### Description of the task
Reproduce all lines of the listing below in which the word "This" occurs.

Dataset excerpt
━━━━━━━━━━━━━━━━━━━━━━━━━━━━━━

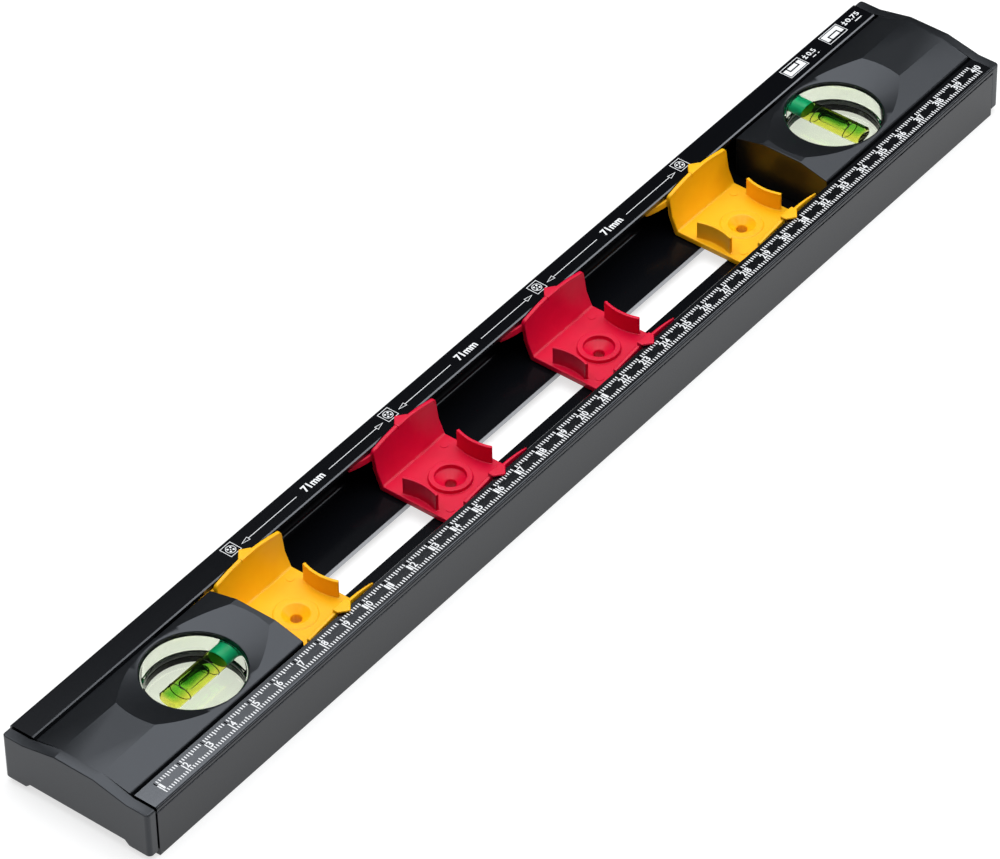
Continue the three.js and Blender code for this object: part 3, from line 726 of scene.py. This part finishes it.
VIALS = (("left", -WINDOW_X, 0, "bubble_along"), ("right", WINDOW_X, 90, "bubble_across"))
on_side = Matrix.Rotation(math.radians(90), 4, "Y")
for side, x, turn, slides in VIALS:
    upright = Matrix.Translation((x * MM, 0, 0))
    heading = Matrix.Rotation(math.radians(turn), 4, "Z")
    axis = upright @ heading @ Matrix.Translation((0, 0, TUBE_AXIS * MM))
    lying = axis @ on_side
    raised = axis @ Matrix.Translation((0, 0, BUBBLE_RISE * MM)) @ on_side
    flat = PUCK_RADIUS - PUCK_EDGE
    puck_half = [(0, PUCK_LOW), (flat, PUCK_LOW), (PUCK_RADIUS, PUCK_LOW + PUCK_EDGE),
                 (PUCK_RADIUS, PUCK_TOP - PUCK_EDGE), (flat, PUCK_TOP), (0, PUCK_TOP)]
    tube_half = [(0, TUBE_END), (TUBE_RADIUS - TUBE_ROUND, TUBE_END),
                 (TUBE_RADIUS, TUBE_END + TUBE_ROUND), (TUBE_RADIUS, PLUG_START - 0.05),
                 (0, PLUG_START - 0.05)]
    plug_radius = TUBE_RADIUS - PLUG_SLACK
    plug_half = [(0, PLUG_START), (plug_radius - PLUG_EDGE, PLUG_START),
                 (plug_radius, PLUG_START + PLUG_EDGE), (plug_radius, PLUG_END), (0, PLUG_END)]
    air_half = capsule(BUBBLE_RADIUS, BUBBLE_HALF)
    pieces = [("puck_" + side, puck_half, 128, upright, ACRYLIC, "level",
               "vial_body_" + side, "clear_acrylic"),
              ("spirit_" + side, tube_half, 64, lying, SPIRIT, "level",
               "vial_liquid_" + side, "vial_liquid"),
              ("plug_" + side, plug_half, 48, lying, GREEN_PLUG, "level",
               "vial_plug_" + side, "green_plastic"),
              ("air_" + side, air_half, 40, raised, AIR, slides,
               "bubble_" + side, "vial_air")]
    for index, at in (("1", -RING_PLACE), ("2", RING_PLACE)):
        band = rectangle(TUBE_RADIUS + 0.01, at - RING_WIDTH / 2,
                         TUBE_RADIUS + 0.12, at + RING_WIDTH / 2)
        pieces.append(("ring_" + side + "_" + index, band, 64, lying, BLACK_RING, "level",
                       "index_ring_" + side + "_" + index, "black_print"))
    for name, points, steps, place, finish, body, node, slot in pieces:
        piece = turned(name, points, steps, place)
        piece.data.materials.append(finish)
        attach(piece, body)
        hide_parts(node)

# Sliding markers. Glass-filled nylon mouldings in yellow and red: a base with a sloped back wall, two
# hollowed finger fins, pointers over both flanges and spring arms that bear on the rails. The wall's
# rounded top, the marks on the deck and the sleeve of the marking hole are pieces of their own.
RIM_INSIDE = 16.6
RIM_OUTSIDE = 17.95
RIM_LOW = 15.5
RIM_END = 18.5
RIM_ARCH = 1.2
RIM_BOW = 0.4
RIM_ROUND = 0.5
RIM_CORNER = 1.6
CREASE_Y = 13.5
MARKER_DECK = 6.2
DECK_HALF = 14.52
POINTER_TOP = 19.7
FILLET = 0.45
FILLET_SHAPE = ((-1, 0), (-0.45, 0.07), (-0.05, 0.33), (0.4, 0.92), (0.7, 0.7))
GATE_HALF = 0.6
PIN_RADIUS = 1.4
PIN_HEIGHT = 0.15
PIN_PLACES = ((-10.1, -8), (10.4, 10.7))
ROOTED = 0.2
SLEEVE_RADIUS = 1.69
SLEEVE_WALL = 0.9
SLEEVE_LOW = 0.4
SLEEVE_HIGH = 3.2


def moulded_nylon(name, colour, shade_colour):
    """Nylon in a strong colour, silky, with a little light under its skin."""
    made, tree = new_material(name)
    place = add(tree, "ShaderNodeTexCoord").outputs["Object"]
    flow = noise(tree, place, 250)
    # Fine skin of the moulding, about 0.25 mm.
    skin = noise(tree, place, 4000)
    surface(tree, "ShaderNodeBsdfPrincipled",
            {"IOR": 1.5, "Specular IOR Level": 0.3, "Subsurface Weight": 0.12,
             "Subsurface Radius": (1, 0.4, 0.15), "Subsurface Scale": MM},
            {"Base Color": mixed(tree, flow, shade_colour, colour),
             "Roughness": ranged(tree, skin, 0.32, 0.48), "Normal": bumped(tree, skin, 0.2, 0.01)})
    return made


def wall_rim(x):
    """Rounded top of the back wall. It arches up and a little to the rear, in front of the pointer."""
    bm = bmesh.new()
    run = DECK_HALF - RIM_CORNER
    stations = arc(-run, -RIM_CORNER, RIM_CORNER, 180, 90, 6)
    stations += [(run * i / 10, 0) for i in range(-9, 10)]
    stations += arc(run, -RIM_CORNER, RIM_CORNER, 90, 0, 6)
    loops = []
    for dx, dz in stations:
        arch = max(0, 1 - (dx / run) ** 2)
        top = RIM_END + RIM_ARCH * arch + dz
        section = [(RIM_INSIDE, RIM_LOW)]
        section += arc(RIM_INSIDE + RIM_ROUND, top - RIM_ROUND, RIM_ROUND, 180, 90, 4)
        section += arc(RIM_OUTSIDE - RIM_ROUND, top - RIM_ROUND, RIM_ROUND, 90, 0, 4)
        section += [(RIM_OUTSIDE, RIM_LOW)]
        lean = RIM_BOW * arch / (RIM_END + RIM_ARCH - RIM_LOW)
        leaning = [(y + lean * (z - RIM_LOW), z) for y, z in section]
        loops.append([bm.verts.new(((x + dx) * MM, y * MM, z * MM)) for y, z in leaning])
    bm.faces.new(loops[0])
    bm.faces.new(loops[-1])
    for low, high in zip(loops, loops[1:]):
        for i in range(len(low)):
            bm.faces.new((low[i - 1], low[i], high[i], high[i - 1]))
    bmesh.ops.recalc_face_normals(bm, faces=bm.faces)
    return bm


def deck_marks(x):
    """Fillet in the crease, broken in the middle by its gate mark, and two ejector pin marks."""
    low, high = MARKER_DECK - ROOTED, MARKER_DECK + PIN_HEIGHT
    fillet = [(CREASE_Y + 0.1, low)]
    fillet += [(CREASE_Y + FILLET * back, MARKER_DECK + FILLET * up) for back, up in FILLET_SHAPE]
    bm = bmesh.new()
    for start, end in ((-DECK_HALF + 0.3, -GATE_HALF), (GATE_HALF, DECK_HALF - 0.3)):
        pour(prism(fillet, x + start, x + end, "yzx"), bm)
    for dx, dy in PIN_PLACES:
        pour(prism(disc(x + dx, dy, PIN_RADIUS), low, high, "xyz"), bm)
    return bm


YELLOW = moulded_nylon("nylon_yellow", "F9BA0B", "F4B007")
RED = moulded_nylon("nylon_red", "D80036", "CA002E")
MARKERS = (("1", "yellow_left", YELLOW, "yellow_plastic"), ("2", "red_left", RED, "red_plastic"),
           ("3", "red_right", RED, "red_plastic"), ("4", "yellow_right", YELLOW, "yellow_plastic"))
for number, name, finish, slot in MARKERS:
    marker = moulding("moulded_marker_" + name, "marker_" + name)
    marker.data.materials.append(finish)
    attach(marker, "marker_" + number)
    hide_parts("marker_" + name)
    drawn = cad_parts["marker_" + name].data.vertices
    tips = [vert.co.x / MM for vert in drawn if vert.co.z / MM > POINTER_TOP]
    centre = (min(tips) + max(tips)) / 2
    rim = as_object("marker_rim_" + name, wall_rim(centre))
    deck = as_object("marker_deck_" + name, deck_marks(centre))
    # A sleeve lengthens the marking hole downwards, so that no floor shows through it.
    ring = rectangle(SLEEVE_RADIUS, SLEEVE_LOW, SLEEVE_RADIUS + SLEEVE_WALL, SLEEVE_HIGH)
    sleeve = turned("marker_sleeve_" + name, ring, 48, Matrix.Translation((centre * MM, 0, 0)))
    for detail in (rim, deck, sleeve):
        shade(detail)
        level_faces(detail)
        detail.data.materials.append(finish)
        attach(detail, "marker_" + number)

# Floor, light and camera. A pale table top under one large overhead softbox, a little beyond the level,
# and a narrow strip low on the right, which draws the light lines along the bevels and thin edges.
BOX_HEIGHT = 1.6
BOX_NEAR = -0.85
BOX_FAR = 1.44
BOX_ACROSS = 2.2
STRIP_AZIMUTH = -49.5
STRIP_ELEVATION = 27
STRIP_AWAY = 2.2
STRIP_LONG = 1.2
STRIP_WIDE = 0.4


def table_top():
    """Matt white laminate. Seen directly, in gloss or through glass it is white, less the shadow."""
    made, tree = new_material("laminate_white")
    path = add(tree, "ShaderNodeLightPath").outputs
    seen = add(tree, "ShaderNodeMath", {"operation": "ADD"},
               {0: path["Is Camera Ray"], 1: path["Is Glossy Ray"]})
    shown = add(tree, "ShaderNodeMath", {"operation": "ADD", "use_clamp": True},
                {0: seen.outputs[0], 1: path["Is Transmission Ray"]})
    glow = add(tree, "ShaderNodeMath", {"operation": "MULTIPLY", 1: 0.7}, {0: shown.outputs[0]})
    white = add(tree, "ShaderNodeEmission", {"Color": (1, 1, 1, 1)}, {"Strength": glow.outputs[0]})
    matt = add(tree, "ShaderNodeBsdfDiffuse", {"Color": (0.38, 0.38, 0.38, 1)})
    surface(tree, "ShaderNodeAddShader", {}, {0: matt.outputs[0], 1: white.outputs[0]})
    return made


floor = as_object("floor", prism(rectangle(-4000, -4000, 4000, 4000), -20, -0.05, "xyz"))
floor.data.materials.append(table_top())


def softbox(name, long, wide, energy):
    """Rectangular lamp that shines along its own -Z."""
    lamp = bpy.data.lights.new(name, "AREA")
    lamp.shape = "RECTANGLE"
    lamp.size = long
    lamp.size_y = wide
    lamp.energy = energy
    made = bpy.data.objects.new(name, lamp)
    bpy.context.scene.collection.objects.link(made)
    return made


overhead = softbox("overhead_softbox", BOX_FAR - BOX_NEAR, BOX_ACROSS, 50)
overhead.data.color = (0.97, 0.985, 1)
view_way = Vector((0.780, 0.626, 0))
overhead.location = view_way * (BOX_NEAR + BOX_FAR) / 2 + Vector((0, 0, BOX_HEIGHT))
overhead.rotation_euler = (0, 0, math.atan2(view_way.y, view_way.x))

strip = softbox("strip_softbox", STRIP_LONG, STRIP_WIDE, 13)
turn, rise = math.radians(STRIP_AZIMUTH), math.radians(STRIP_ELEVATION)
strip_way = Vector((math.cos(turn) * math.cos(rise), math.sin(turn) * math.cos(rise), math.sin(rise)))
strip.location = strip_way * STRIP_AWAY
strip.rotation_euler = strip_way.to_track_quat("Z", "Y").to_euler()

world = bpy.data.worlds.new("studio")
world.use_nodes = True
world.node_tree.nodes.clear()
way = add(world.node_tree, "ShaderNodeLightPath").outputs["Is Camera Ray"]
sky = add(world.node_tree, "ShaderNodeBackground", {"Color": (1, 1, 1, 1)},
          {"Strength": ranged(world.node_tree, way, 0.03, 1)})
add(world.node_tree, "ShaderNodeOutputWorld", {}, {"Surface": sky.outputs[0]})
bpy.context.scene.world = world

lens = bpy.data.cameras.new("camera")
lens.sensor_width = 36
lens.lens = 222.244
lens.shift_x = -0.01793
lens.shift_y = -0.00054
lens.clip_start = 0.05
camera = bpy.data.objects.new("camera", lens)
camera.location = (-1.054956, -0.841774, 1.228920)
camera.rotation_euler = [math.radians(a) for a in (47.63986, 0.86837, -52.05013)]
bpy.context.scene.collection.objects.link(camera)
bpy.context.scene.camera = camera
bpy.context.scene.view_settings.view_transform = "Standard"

━━━━━━━━━━━━━━━━━━━━━━━━━━━━━━

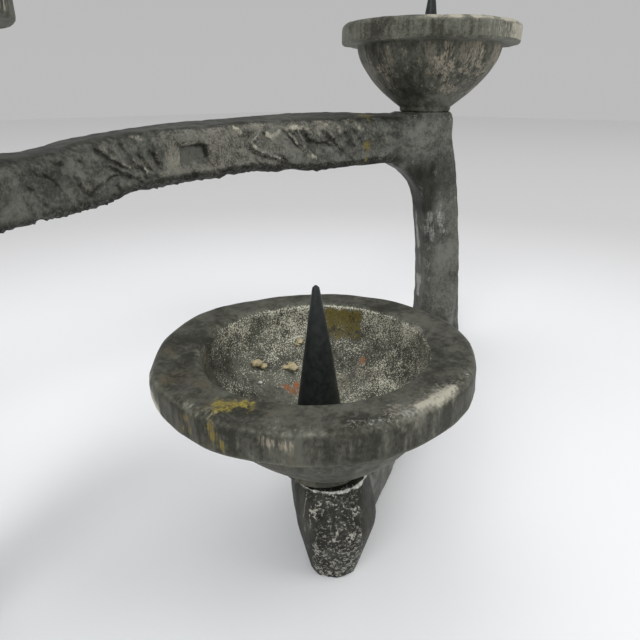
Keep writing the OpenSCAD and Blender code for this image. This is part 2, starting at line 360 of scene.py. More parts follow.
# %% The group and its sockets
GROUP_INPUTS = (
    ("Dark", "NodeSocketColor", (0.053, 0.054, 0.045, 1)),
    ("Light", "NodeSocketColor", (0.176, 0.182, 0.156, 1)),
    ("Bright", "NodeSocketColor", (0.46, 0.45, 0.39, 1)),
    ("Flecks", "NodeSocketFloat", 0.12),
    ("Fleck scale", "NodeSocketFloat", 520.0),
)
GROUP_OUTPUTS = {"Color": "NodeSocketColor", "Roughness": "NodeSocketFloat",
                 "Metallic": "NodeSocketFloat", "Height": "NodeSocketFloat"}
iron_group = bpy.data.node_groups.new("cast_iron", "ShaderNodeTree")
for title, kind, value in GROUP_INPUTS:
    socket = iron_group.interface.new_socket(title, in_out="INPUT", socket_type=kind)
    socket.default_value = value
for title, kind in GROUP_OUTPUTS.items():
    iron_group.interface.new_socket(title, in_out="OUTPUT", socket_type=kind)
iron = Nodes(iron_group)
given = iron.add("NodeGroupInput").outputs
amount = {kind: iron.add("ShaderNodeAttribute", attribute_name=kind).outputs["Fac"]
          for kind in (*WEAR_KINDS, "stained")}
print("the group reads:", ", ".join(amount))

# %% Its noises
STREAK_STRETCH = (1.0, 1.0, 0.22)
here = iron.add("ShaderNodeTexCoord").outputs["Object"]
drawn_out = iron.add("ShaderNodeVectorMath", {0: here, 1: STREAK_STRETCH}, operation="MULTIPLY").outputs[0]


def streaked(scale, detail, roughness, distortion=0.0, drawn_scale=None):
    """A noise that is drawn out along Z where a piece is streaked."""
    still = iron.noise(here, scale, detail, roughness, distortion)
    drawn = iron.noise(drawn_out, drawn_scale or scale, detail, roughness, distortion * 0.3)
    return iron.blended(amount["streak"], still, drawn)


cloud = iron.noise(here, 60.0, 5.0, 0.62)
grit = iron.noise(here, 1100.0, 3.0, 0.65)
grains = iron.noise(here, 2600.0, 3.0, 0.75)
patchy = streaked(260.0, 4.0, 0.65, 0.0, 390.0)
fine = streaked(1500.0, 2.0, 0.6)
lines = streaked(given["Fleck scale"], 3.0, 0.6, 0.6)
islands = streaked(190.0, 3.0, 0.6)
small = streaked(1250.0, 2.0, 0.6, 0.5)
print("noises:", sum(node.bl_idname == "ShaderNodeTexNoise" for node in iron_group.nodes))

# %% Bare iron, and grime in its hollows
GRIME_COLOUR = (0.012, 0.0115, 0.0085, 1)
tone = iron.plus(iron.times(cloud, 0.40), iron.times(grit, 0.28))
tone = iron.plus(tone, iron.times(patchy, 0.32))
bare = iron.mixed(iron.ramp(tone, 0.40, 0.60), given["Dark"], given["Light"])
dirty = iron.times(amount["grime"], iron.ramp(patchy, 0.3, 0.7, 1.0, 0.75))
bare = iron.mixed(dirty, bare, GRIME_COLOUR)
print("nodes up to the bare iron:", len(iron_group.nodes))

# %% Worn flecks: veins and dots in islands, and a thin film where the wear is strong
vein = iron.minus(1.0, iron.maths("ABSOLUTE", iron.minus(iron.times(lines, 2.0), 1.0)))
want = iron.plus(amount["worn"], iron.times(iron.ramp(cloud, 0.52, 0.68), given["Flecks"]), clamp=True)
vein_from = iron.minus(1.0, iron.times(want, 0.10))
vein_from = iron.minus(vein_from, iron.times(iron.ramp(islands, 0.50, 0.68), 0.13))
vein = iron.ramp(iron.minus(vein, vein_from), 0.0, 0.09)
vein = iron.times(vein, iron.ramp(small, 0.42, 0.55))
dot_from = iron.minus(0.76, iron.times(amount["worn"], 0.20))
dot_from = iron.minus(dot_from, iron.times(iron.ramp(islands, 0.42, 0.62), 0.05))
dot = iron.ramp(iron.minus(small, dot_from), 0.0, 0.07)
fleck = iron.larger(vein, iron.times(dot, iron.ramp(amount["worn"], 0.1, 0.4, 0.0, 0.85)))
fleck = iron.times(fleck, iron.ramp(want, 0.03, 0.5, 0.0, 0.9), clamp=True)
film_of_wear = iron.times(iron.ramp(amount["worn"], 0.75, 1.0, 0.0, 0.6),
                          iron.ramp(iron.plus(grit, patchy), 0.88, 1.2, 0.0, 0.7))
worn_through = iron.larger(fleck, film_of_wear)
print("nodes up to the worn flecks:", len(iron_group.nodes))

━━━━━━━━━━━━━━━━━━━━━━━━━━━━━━

### Expected answer
Continue the three.js and Blender code for this object: part 3, from line 726 of scene.py. This part finishes it.
Keep writing the OpenSCAD and Blender code for this image. This is part 2, starting at line 360 of scene.py. More parts follow.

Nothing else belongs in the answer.